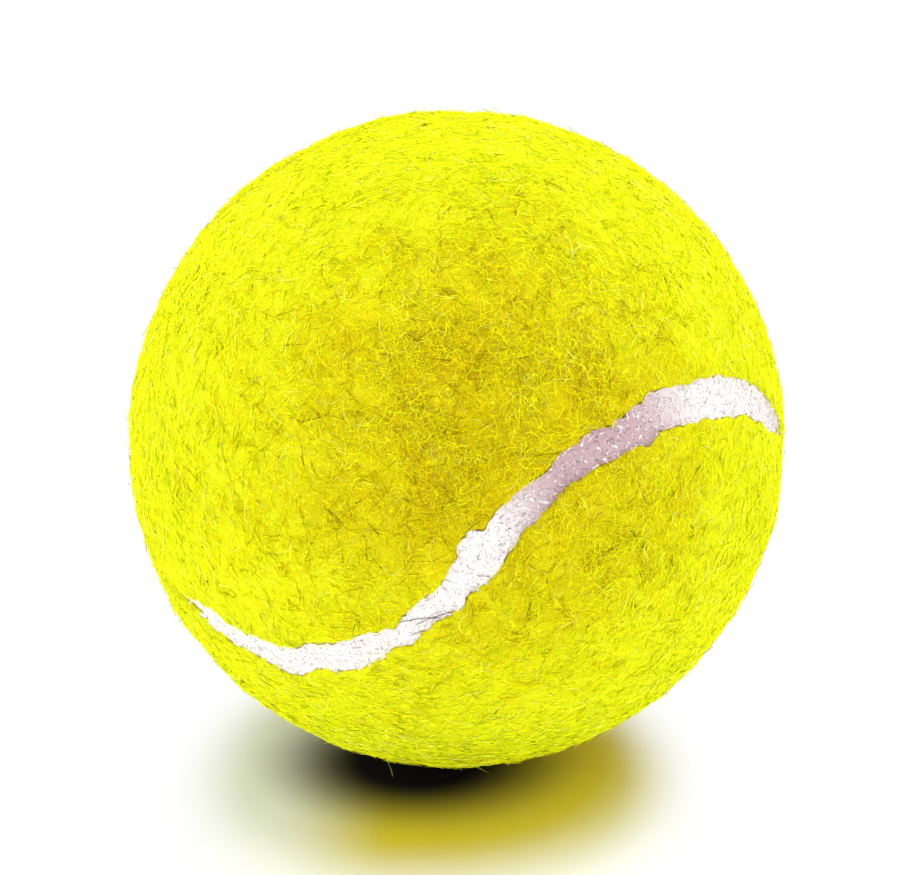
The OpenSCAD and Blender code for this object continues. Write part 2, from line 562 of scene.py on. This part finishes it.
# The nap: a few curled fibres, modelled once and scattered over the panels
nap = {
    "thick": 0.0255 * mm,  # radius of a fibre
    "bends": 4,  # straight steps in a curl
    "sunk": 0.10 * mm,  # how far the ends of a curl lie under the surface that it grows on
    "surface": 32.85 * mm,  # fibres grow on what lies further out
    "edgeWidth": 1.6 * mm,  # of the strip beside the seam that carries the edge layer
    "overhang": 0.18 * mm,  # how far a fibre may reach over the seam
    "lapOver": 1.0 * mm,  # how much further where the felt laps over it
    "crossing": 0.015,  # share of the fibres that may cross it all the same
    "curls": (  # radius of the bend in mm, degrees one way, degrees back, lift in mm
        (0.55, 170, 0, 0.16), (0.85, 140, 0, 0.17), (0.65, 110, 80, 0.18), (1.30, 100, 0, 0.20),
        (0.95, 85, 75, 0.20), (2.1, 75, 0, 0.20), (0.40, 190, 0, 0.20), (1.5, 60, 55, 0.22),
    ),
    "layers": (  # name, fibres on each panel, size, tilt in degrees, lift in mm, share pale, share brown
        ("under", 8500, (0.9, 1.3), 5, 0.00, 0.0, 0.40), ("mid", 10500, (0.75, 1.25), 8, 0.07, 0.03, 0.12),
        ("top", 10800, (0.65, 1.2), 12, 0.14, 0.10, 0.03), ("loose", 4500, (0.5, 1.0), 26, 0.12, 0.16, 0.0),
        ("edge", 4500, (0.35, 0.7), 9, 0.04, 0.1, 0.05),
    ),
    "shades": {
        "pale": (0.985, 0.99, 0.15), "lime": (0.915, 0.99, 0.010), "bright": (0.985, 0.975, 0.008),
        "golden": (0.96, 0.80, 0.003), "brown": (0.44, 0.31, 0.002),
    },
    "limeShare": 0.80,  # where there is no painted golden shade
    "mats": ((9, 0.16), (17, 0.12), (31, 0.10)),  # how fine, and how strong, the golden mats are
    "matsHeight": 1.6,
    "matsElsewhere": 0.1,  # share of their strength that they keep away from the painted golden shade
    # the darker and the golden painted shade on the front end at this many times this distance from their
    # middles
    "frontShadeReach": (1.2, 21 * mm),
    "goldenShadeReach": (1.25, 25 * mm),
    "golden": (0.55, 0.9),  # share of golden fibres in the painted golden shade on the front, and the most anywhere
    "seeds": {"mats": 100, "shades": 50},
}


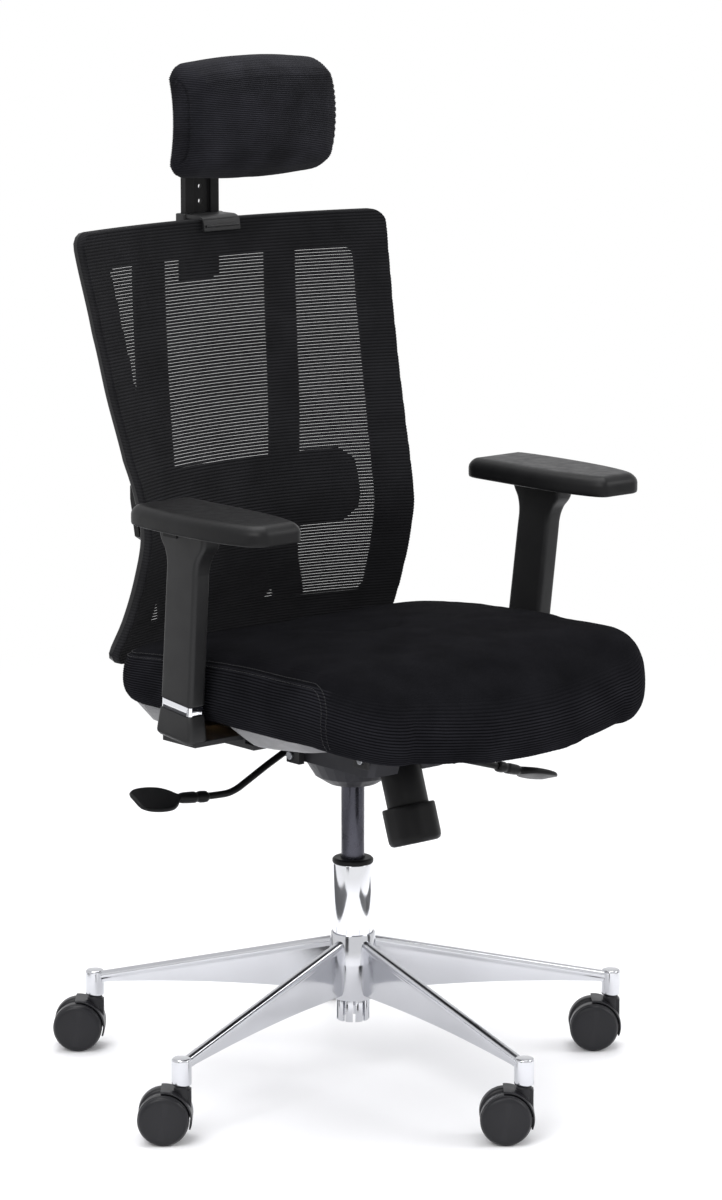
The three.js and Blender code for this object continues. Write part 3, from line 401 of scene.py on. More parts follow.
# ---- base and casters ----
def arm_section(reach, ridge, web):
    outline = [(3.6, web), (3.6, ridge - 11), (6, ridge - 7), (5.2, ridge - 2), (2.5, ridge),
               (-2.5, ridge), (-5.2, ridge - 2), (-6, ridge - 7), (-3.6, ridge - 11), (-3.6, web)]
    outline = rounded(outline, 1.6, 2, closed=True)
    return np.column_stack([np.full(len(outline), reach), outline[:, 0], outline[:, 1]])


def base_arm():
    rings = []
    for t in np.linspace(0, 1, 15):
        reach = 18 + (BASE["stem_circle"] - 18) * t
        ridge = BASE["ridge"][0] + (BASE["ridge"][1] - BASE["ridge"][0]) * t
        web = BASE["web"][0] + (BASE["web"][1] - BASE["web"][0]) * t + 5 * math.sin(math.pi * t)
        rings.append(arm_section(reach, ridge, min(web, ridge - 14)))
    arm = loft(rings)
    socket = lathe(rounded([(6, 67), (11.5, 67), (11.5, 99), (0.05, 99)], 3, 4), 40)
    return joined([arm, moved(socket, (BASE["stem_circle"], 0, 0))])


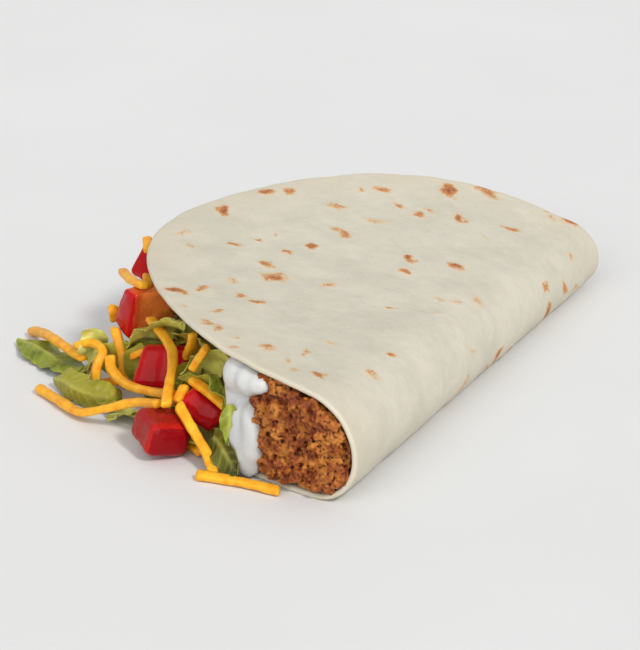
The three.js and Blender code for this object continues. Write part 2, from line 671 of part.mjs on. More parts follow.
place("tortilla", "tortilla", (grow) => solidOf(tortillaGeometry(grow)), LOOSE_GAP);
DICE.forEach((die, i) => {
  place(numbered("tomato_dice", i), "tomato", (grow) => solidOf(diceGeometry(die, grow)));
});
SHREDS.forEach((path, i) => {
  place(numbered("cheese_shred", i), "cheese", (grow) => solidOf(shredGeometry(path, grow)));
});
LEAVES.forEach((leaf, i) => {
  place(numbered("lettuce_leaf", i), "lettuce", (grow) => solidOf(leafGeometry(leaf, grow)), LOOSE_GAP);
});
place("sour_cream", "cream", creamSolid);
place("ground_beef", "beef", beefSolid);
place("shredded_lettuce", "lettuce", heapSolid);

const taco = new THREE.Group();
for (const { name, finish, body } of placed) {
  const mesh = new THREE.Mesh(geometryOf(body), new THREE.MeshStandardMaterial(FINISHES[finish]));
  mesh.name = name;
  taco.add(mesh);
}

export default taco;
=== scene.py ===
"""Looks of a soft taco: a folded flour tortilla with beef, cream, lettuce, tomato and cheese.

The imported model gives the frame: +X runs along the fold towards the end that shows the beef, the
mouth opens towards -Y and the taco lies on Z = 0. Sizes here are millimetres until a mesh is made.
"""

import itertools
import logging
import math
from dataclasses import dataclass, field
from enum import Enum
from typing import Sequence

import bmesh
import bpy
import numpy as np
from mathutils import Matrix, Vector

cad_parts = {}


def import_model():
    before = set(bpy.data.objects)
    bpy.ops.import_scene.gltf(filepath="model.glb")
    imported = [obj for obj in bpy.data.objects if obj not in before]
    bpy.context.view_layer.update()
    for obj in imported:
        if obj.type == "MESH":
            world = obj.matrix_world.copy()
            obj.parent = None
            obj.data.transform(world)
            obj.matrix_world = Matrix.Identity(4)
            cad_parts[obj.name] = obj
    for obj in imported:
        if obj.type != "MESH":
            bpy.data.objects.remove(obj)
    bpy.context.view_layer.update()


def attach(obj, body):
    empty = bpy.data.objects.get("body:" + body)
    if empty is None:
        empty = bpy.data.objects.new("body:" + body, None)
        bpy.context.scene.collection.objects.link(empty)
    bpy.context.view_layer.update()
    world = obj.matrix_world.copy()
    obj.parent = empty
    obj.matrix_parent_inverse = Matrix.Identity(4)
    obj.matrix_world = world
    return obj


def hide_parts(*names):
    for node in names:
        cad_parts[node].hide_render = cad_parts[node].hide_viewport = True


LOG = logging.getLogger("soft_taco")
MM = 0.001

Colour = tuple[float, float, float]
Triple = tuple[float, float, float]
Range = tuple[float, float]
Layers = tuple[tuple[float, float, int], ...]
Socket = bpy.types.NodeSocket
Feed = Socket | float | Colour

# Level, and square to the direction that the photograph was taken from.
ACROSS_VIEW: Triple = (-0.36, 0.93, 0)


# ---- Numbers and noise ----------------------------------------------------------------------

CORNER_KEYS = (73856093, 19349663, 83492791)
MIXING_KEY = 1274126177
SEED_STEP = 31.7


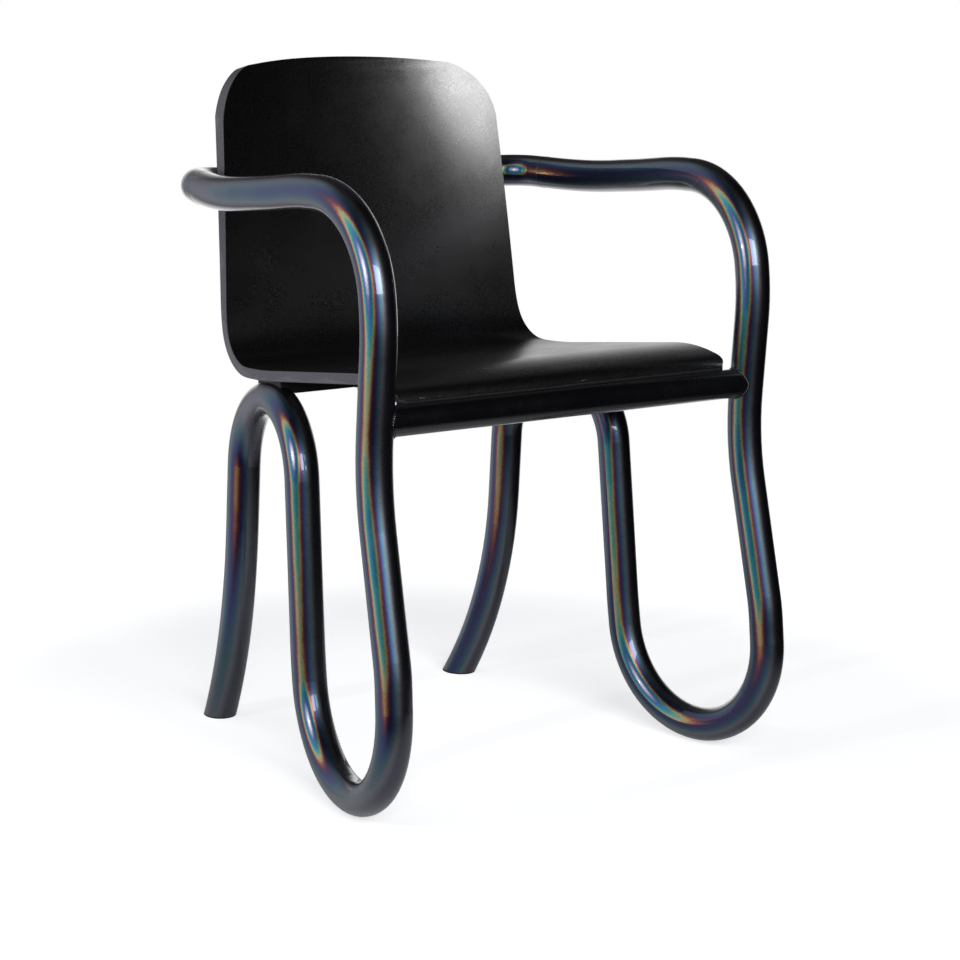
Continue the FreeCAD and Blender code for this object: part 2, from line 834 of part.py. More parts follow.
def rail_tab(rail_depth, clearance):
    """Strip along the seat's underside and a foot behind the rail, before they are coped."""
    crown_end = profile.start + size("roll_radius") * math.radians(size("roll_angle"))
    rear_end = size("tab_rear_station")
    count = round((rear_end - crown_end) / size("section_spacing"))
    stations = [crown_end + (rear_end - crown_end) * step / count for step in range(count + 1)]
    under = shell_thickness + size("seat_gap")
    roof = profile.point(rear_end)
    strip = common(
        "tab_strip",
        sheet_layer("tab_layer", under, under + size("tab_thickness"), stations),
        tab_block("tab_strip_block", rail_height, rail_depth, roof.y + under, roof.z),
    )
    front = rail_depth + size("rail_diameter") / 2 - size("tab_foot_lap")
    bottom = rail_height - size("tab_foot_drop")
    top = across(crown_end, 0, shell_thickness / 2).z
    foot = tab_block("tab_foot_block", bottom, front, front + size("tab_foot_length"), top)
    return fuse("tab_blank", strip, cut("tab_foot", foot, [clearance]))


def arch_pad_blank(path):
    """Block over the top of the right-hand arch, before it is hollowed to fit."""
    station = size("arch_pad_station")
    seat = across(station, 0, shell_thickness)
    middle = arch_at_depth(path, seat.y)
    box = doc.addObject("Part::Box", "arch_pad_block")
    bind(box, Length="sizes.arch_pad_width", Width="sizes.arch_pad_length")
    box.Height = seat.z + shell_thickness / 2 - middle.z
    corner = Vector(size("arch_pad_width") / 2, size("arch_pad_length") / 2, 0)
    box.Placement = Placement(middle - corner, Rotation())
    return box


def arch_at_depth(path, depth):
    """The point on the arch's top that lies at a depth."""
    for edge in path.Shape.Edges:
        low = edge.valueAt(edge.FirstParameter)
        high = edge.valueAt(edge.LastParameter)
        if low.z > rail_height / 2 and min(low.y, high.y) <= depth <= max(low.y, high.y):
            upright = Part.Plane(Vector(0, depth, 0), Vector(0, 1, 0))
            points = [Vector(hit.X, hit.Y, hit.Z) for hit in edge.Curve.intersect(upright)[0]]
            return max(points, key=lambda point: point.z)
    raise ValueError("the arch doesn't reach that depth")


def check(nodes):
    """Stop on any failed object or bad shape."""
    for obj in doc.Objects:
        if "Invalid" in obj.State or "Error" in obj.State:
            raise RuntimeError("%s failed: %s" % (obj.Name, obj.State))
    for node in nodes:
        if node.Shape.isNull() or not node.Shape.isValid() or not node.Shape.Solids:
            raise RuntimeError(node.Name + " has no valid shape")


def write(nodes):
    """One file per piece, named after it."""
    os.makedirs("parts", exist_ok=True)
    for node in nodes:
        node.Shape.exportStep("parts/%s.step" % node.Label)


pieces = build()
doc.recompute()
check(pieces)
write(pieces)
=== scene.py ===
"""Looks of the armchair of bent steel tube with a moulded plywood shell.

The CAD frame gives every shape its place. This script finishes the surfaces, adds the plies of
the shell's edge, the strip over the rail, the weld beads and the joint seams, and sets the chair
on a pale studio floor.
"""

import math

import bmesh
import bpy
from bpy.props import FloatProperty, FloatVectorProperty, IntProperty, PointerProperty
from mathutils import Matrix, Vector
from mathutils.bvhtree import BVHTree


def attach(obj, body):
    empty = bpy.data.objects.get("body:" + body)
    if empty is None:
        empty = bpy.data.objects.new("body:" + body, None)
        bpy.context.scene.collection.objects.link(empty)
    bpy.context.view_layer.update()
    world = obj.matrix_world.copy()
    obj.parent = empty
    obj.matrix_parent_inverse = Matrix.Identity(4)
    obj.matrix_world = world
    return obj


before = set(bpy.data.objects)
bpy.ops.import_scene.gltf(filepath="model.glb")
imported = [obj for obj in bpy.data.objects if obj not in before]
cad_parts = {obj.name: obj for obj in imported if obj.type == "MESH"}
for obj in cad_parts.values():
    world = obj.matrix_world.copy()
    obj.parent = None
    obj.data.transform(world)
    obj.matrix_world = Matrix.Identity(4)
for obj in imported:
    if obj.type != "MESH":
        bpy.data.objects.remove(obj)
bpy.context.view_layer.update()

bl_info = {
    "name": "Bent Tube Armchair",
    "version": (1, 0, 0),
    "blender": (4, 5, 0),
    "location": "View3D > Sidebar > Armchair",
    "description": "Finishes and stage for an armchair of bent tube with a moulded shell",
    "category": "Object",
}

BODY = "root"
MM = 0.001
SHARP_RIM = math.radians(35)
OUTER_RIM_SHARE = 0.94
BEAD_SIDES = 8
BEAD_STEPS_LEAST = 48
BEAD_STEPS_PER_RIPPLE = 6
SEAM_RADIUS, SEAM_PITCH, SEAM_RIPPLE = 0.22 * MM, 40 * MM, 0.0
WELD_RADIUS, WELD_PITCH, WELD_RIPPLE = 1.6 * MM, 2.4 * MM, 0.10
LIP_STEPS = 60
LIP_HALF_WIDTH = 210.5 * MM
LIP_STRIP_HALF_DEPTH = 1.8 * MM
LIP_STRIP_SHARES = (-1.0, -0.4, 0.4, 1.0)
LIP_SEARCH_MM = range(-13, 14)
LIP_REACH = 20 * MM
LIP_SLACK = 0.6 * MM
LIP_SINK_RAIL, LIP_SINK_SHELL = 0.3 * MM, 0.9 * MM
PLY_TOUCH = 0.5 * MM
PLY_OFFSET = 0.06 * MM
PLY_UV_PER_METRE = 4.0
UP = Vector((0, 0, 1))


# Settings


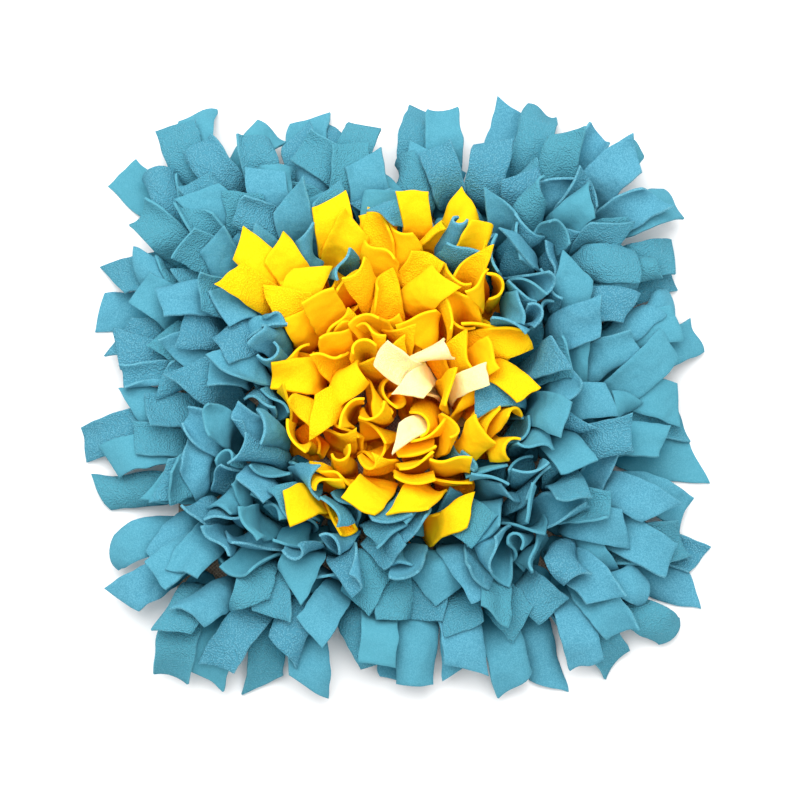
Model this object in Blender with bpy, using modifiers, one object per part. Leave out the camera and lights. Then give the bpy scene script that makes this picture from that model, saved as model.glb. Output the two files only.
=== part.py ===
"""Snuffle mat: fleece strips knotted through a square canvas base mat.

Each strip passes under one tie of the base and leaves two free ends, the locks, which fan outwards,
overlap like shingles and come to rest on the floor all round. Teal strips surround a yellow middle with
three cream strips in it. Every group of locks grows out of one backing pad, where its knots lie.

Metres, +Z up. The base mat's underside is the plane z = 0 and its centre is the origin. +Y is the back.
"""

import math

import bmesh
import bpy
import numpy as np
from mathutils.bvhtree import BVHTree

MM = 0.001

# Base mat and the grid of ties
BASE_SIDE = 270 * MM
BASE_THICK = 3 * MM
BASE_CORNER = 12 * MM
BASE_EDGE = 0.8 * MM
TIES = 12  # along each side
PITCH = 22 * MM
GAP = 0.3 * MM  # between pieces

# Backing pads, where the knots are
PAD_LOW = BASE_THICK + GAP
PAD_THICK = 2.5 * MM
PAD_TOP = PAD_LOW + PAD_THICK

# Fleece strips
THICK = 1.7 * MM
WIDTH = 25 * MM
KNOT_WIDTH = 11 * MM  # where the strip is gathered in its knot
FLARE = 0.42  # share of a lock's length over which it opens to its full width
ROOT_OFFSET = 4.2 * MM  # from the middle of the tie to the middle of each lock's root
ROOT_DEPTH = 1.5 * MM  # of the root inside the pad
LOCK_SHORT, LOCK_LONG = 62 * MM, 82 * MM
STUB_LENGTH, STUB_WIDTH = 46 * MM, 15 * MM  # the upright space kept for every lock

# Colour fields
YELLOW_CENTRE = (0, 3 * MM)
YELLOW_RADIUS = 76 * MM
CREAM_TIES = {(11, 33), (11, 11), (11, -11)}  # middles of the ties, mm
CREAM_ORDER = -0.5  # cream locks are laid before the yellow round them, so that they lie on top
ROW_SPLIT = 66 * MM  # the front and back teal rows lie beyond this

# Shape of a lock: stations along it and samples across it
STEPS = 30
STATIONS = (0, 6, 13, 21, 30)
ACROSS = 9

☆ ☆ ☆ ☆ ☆

→ **The problem**: Of the lines in the data above, how many contain the word "follow"? Give only that figure.

→ **Completed task**: 3